As I grew up, Grandmother and I didn’t always see eye-to-eye.  She didn’t approve of the music I listened to, nor did she like the fact that I decided to stop piano lessons to be in plays.  I was also pretty certain that she liked my brother far better than me just because he was a boy and because he stuck with his piano lessons. I once asked my very affectionate mom why Grandmother didn’t seem to like me.

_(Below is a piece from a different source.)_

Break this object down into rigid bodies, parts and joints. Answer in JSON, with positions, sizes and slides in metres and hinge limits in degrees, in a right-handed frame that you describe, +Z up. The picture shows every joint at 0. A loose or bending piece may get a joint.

She assured me that Grandmother loved me very much, but that she just wasn’t very good about expressing emotions.   There were times, though that we got along just fine.  She painstakingly taught me how to cook; a skill that I took to like a fish to water.  My remaining family swears that my mashed potatoes taste exactly like hers.  When my mother, her daughter, became terminally ill and I wanted to quit college to stay home and care for her, she dropped everything and moved into our home to serve as a round-the-clock nurse.  “A woman can’t be without a college education,” she insisted.  Two years later, as staunchly religious as she was, she didn’t judge me when I confessed to being pregnant a few months before I married my first husband.  She simply helped me plan my wedding in her calm steady way.

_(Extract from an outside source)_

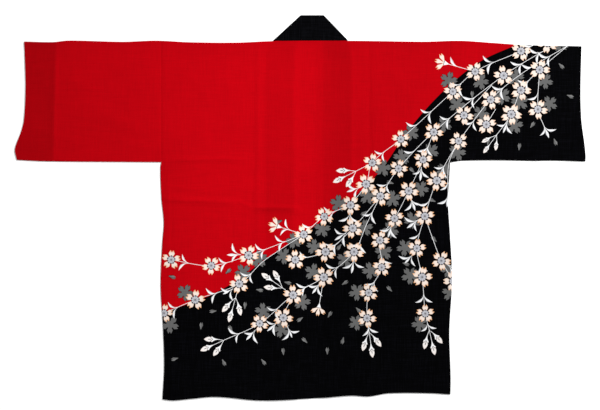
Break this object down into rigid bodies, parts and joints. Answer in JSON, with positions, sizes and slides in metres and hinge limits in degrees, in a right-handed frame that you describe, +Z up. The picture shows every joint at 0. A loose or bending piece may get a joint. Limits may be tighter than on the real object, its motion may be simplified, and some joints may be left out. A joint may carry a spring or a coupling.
{
  "type": "happi coat",
  "caption": "Wide-sleeved cotton happi coat laid flat with its back up; a folded band runs round the neck and down both front edges.",
  "frame": {"origin": "below the middle of the laid coat, on the surface that it lies on", "axes": "+X towards the wearer's right sleeve, +Y towards the collar, +Z up out of the surface, through the back of the coat"},
  "size_m": [1.2819, 0.8656, 0.0054],
  "materials": {
    "back_cotton": "matt printed cotton, red above and black below",
    "front_left_cotton": "matt printed cotton, red above and black below",
    "front_right_cotton": "matt printed cotton, black with light blossoms",
    "sleeve_left_cotton": "matt red cotton",
    "sleeve_right_cotton": "matt printed cotton, black with light blossoms",
    "collar_cotton": "matt black cotton, folded double"
  },
  "bodies": {
    "root": {"back": "back_cotton", "front_left": "front_left_cotton", "front_right": "front_right_cotton", "sleeve_left": "sleeve_left_cotton", "sleeve_right": "sleeve_right_cotton", "collar": "collar_cotton"}
  },
  "joints": []
}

Now that she’s 95, she doesn’t remember who I am, and when she does have a small glimpse of memory she’ll ask how my long-dead mother is doing.  I always swallow hard to suppress the ache and, say, “fine.”  I’m afraid telling her that she’s gone could be like hearing it for the first time.  Now, my grandmother is far more affectionate when I visit her.  She hugs me hard and holds my hand.  The lines on her face that were once pinched with all of the worries that running several businesses can cause, have softened.  She is childlike and happy.  In her own world, she laughs and sings to herself  When we showed her the brightly frosted birthday cake made just for her, she reached out and took a piece with her hands, gleefully devouring each bite with gusto and licking the frosting from her fingers.  It was a pure moment, without rules, just the way life should sometimes be.